Dans une des vieilles cheminées qui avait été antérieurement bouchée, le nouveau chauffage à bois a trouvé naturellement sa place. Les gaines souples que l’on oriente au gré des besoins diffusent la chaleur dans l’espace. Au fil du temps, des niches se sont ouvertes ou fermées selon les besoins du moment. Elles servent de placards, de rangements. Dans une niche creusée dans la pierre, trois bouteilles et un capuchon de verre étaient là bien avant que la nouvelle famille s’installe. Elles y ont été laissées, comme une trace.
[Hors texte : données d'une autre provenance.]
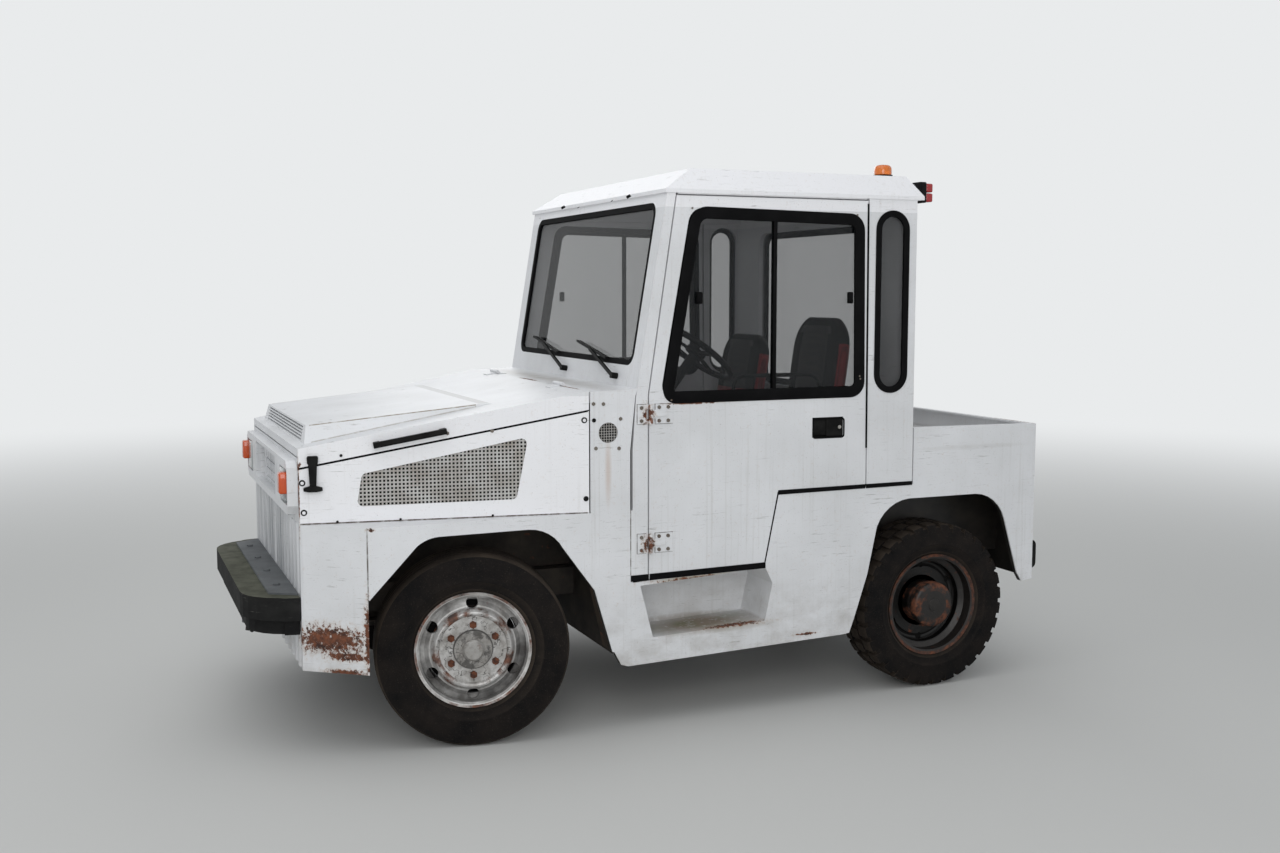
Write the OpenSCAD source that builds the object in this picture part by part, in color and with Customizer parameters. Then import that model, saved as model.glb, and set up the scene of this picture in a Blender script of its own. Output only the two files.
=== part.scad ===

D’autres trous témoignent la présence d’un ancien plancher à hauteur nécessaire au litage et à l’existence de petits greniers.
L’espace nuit
Progressivement, la maison s’agrandie. Deux chambres et une salle de bains sont à l’étage dans la partie non troglodytique. Le rocher en est protecteur. Il est l’écrin de l’espace nuit. Dans la salle d’eau, le rocher chaulé joue avec une vasque en pierre de l’Atlas. Le tout apporte une fraicheur à la salle d’eau.
L’harmonique « minérale-végétale »
La volonté pour Guillaume et Laetitia est encore de poursuivre la respiration de leur habitation troglodytique pour le simple plaisir d’une harmonique « minérale – végétale ». Le petit nid se construit dans la conservation des matériaux qui appartiennent au lieu. D’autres s’y ajoutent sans aucune apparente ordonnance. Comme une ruche, dans le respect d’un certain protocole, le « troglo » se compose. Il est de pierre, de bois d’œuvre, de végétal, mais aussi de terres et de sables qui se côtoient, de matériaux que l’on travaille à la main.